My criticism of the Republican Party is not new, nor does it constitute a deviation from conservative principles. Even conservative temperaments writing in the 1900s and 1910s (e.g. Theodore Roosevelt and Woodrow Wilson) recognized the need for proactive federal intervention in order to curb the excesses of plutocratic rule and preserve the country’s basic promise of freedom for all Americans. By the 1930s, this prescient insight would become mainstream and serve as a focal point for a more robust social contract between the American people and their government—one characterized by greater federal energy, unprecedented investment in the country’s physical and human infrastructure, and a higher conception of citizenship.

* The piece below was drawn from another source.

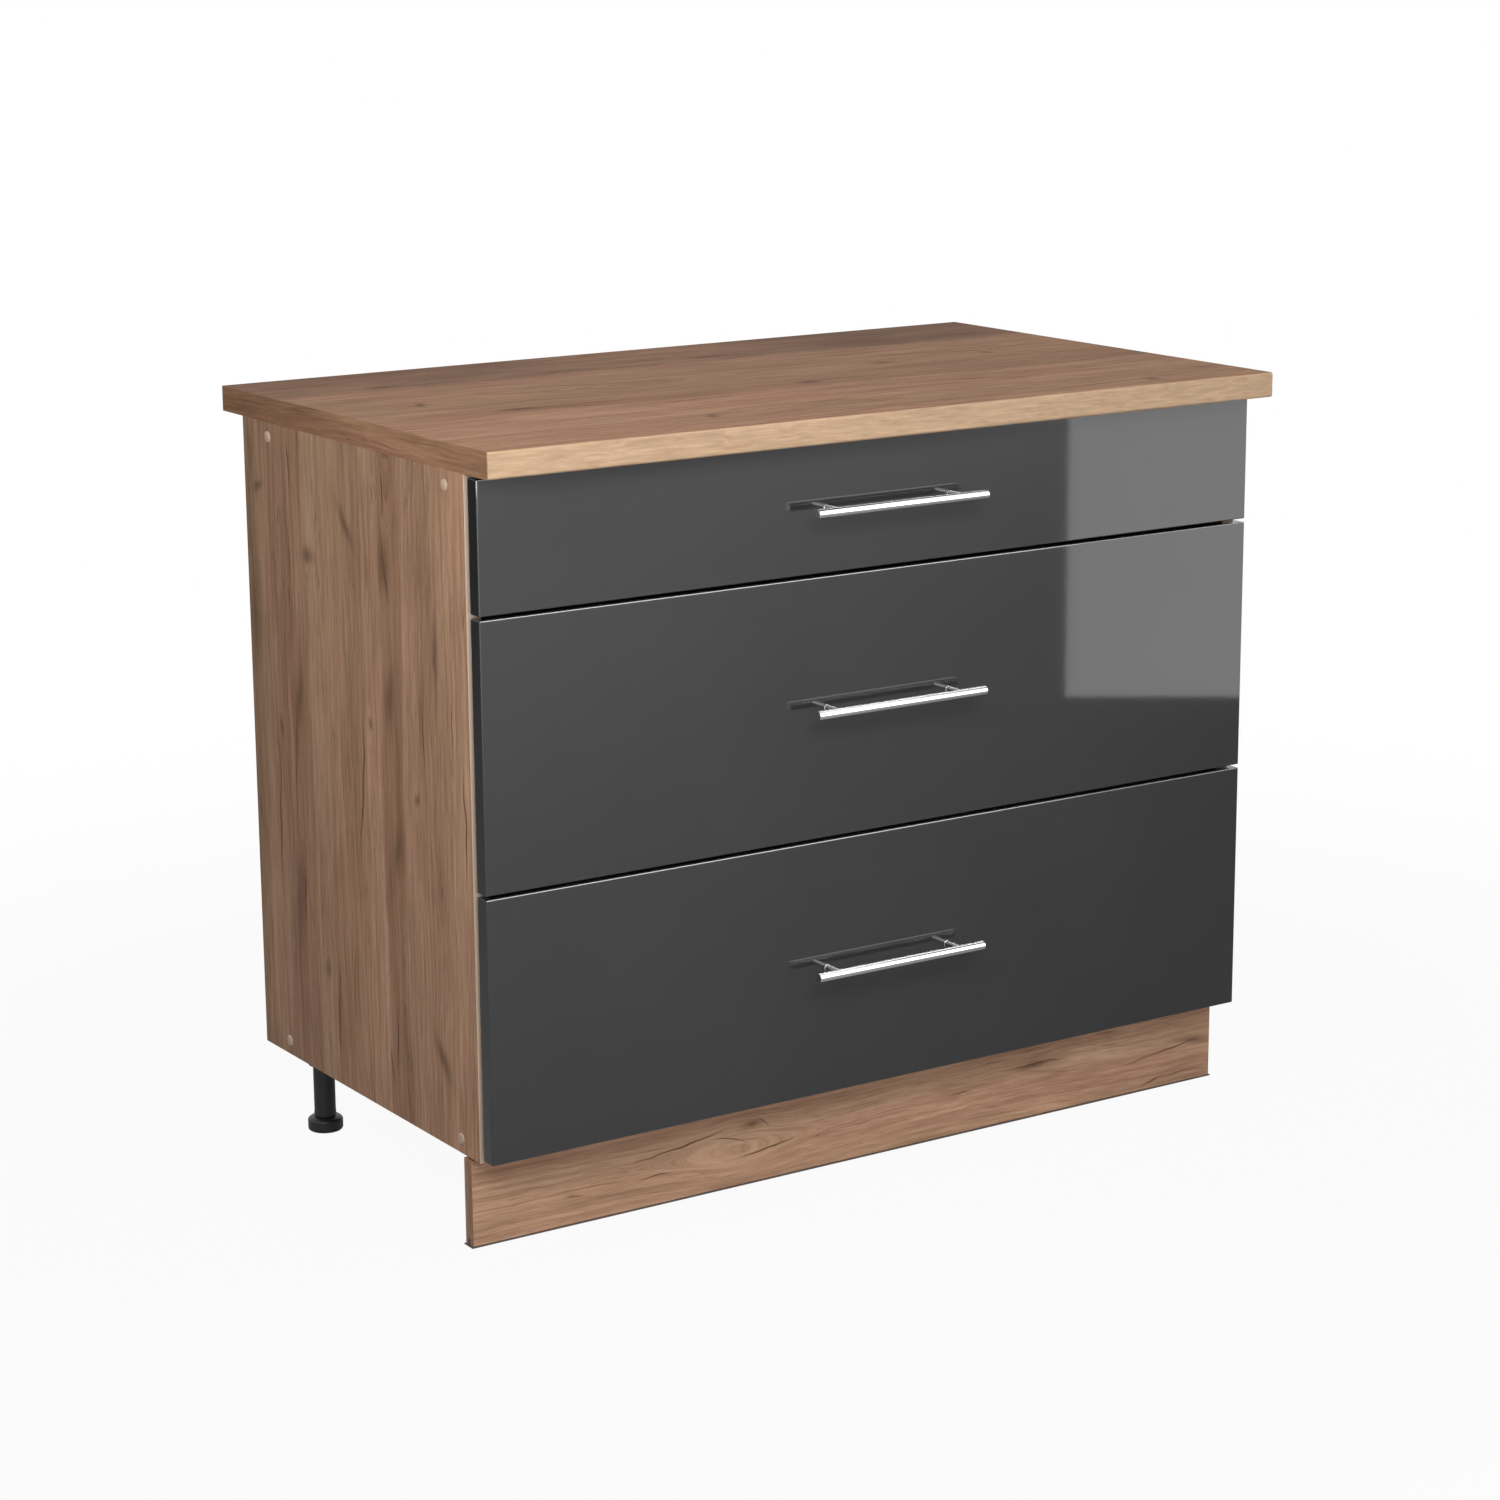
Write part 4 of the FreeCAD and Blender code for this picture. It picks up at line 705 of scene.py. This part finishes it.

In consequence, we have a peculiar situation in which our modern establishment Republicans would have been a radical fringe in the inter-war and post-war periods, which were held together by a national liberal consensus spanning moderates in both Parties, from Franklin Roosevelt to Dwight Eisenhower. For leaders in this consensus, the basic premises of the New Deal were not only valid, but indispensable for the healthy functioning of a democratic society. By then it was obvious that the security of working and middle-class Americans could not be preserved by a laissez-faire agenda of diminished government, tax cuts for the wealthy, and deregulation. The state had to play a proactive, energetic role in national life in order to fulfill the country's democratic errand and make long-term investments in the country’s competitive advantage. Unfortunately, it has been far too long since our experiment has taken these lessons to heart.
The opening proposals of the Biden administration are neither radical deviations from the American consensus, nor fantastical wish lists dreamed up by opportunistic progressives, but rather indications that, after decades of chronic under-investment in the sources of American prosperity, we are finally trying to reclaim the old national consensus that produced the greatest achievements of the last century.